>> BEGIN

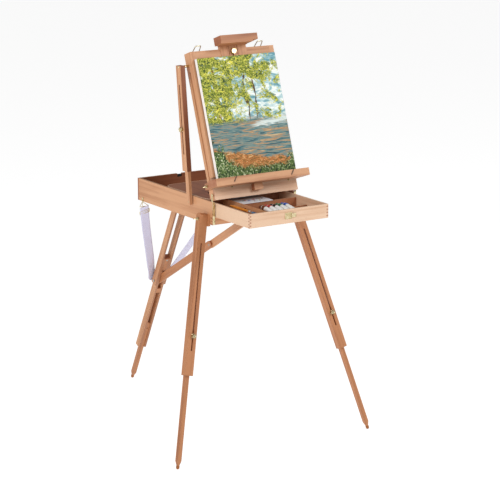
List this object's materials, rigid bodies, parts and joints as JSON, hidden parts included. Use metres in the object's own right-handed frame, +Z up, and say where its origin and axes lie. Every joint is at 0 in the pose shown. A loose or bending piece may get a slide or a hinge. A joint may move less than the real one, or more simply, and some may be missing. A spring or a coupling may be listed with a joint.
{
  "type": "wooden artist easel",
  "caption": "Field easel: a wooden sketch box with an open drawer on splayed telescoping legs, with a tilting lid that holds a canvas between a ledge and a sliding mast.",
  "frame": {"origin": "on the floor, under the middle of the whole easel's bounding box as it stands open", "axes": "+Z up; -Y is the artist's side, where the drawer opens; +X is to the artist's right"},
  "size_m": [0.884, 1.205, 1.5625],
  "materials": {
    "beech": "satin oiled",
    "plywood": "satin",
    "brass": "polished",
    "steel": "satin",
    "dark_wire": "satin",
    "webbing": "woven",
    "canvas": "matte",
    "handle_plastic": "matte",
    "foot_rubber": "matte",
    "mixing_tray": "gloss",
    "tube_foil": "satin"
  },
  "bodies": {
    "box": {"box_left_wall": "beech", "box_right_wall": "beech", "box_rear_wall": "beech", "box_front_rail": "beech", "box_floor": "plywood", "box_fillets": "beech", "palette": "plywood", "box_brass": "brass", "leg_wedges": "beech", "underside_brackets": "steel", "strap": "webbing"},
    "drawer": {"drawer_front": "beech", "drawer_sides": "beech", "drawer_bottom": "plywood", "drawer_dividers": "beech", "hasp_plate": "brass", "mixing_tray": "mixing_tray", "paint_tubes": "tube_foil", "brush": "beech"},
    "hasp": {"hasp_leaf": "brass"},
    "handle": {"carry_handle": "handle_plastic"},
    "lid": {"lid_rails": "beech", "lid_top_rail": "beech", "lid_back_panel": "plywood", "lid_lower_panel": "beech", "pull_block": "beech"},
    "mast": {"mast": "beech", "mast_head": "beech"},
    "mast_knob": {"mast_knob": "brass"},
    "latch_left": {"latch_bail_left": "brass"},
    "latch_right": {"latch_bail_right": "brass"},
    "tray": {"tray": "beech", "tray_hooks": "dark_wire"},
    "tray_nut_left": {"tray_wing_nut_left": "brass"},
    "tray_nut_right": {"tray_wing_nut_right": "brass"},
    "canvas": {"canvas": "canvas"},
    "rear_leg": {"rear_leg_rails": "beech", "rear_leg_core": "beech", "strut_bolt": "steel"},
    "inner_rear": {"inner_leg_rear": "beech", "foot_leg_rear": "foot_rubber"},
    "knob_rear": {"leg_knob_rear": "brass"},
    "strut_upper": {"strut_upper_bar": "beech"},
    "strut_lower": {"strut_lower_bar": "beech"},
    "brace_stick_left": {"brace_stick_left": "beech"},
    "brace_channel_left": {"brace_channel_left": "beech"},
    "brace_knob_left": {"brace_knob_left": "brass"},
    "leg_left": {"front_leg_left": "beech"},
    "inner_left": {"inner_leg_left": "beech", "foot_leg_left": "foot_rubber"},
    "knob_left": {"leg_knob_left": "brass"},
    "leg_screw_left": {"leg_wing_screw_left": "brass"},
    "leg_right": {"front_leg_right": "beech"},
    "inner_right": {"inner_leg_right": "beech", "foot_leg_right": "foot_rubber"},
    "knob_right": {"leg_knob_right": "brass"},
    "leg_screw_right": {"leg_wing_screw_right": "brass"}
  },
  "joints": [
    {"name": "drawer_slide", "type": "slide", "parent": "box", "child": "drawer", "axis": [0, -1, 0], "range_m": [-0.233, 0.06]},
    {"name": "hasp_swing", "type": "hinge", "parent": "drawer", "child": "hasp", "pos_m": [0.009, -0.60043, 0.9285], "axis": [0, 0, -1], "range_deg": [0, 150]},
    {"name": "handle_swing", "type": "hinge", "parent": "box", "child": "handle", "pos_m": [0, 0.20497, 0.934], "axis": [1, 0, 0], "range_deg": [0, 150]},
    {"name": "lid_tilt", "type": "hinge", "parent": "box", "child": "lid", "pos_m": [0, -0.36303, 0.984], "axis": [-1, 0, 0], "range_deg": [-12, 70.8]},
    {"name": "mast_slide", "type": "slide", "parent": "lid", "child": "mast", "axis": [0, 0.3289, 0.9444], "range_m": [-0.004, 0.15]},
    {"name": "mast_knob_turn", "type": "hinge", "parent": "lid", "child": "mast_knob", "pos_m": [0, -0.18874, 1.48452], "axis": [0, 0.9444, -0.3289], "continuous": true},
    {"name": "latch_left_swing", "type": "hinge", "parent": "lid", "child": "latch_left", "pos_m": [-0.146, -0.18042, 1.49624], "axis": [1, 0, 0], "range_deg": [-140, 26]},
    {"name": "latch_right_swing", "type": "hinge", "parent": "lid", "child": "latch_right", "pos_m": [0.129, -0.18042, 1.49624], "axis": [1, 0, 0], "range_deg": [-140, 26]},
    {"name": "tray_slide", "type": "slide", "parent": "lid", "child": "tray", "axis": [0, 0.3289, 0.9444], "range_m": [0, 0.007]},
    {"name": "canvas_forward", "type": "slide", "parent": "tray", "child": "canvas", "axis": [0, -0.9444, 0.3289], "range_m": [0, 0.019]},
    {"name": "tray_nut_left_turn", "type": "hinge", "parent": "tray", "child": "tray_nut_left", "pos_m": [-0.2, -0.34742, 1.01668], "axis": [1, 0, 0], "continuous": true},
    {"name": "tray_nut_right_turn", "type": "hinge", "parent": "tray", "child": "tray_nut_right", "pos_m": [0.2, -0.34742, 1.01668], "axis": [1, 0, 0], "continuous": true},
    {"name": "brace_left_swing", "type": "hinge", "parent": "box", "child": "brace_stick_left", "pos_m": [0, -0.21703, 0.936], "axis": [-1, 0, 0], "range_deg": [-14.67, 81.65]},
    {"name": "brace_left_slide", "type": "slide", "parent": "brace_stick_left", "child": "brace_channel_left", "axis": [-0.0401, 0.0431, 0.9983], "range_m": [-0.1646, 0.0296]},
    {"name": "brace_left_knob_turn", "type": "hinge", "parent": "brace_stick_left", "child": "brace_knob_left", "pos_m": [-0.20237, -0.20503, 1.21396], "axis": [0.9992, 0, 0.0402], "continuous": true},
    {"name": "leg_left_fold", "type": "hinge", "parent": "box", "child": "leg_left", "pos_m": [-0.21145, -0.32403, 0.88796], "axis": [0.9692, 0, -0.2463], "range_deg": [0, 101]},
    {"name": "leg_left_slide", "type": "slide", "parent": "leg_left", "child": "inner_left", "axis": [0.241, 0.2061, 0.9484], "range_m": [-0.05, 0.34]},
    {"name": "leg_left_knob_turn", "type": "hinge", "parent": "inner_left", "child": "knob_left", "pos_m": [-0.31703, -0.4143, 0.47257], "axis": [-0.0508, 0.9785, -0.1997], "continuous": true},
    {"name": "leg_left_screw_turn", "type": "hinge", "parent": "leg_left", "child": "leg_screw_left", "pos_m": [-0.21145, -0.32403, 0.88796], "axis": [0.9692, 0, -0.2463], "continuous": true},
    {"name": "leg_right_fold", "type": "hinge", "parent": "box", "child": "leg_right", "pos_m": [0.21145, -0.32403, 0.88796], "axis": [0.9692, 0, 0.2463], "range_deg": [0, 101]},
    {"name": "leg_right_slide", "type": "slide", "parent": "leg_right", "child": "inner_right", "axis": [-0.241, 0.2061, 0.9484], "range_m": [-0.05, 0.34]},
    {"name": "leg_right_knob_turn", "type": "hinge", "parent": "inner_right", "child": "knob_right", "pos_m": [0.31703, -0.4143, 0.47257], "axis": [0.0508, 0.9785, -0.1997], "continuous": true},
    {"name": "leg_right_screw_turn", "type": "hinge", "parent": "leg_right", "child": "leg_screw_right", "pos_m": [0.21145, -0.32403, 0.88796], "axis": [0.9692, 0, 0.2463], "continuous": true},
    {"name": "rear_leg_fold", "type": "hinge", "parent": "box", "child": "rear_leg", "pos_m": [0, 0.17197, 0.852], "axis": [-1, 0, 0], "range_deg": [0, 84]},
    {"name": "rear_leg_slide", "type": "slide", "parent": "rear_leg", "child": "inner_rear", "axis": [0, -0.4509, 0.8926], "range_m": [-0.046, 0.16]},
    {"name": "rear_knob_turn", "type": "hinge", "parent": "inner_rear", "child": "knob_rear", "pos_m": [0, 0.47315, 0.25575], "axis": [0, 0.8926, 0.4509], "continuous": true},
    {"name": "strut_upper_swing", "type": "hinge", "parent": "box", "child": "strut_upper", "pos_m": [0, -0.29703, 0.854], "axis": [-1, 0, 0], "range_deg": [-1, 148.96]},
    {"name": "strut_lower_swing", "type": "hinge", "parent": "rear_leg", "child": "strut_lower", "pos_m": [0, 0.35908, 0.48158], "axis": [1, 0, 0], "range_deg": [-1, 87.03]}
  ],
  "couplings": [
    {"joint": "brace_left_swing", "follows": "lid_tilt", "ratio": 1.1391},
    {"joint": "brace_left_slide", "follows": "lid_tilt", "m_per_rad": -0.13161},
    {"joint": "strut_upper_swing", "follows": "rear_leg_fold", "ratio": 1.7615},
    {"joint": "strut_lower_swing", "follows": "rear_leg_fold", "ratio": 1.0242}
  ]
}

>> END

#### [Given instruction]
Identify the lines of the data that contain the word "materials". Copy each of them.

#### [The reply]
List this object's materials, rigid bodies, parts and joints as JSON, hidden parts included. Use metres in the object's own right-handed frame, +Z up, and say where its origin and axes lie. Every joint is at 0 in the pose shown. A loose or bending piece may get a slide or a hinge. A joint may move less than the real one, or more simply, and some may be missing. A spring or a coupling may be listed with a joint.
  "materials": {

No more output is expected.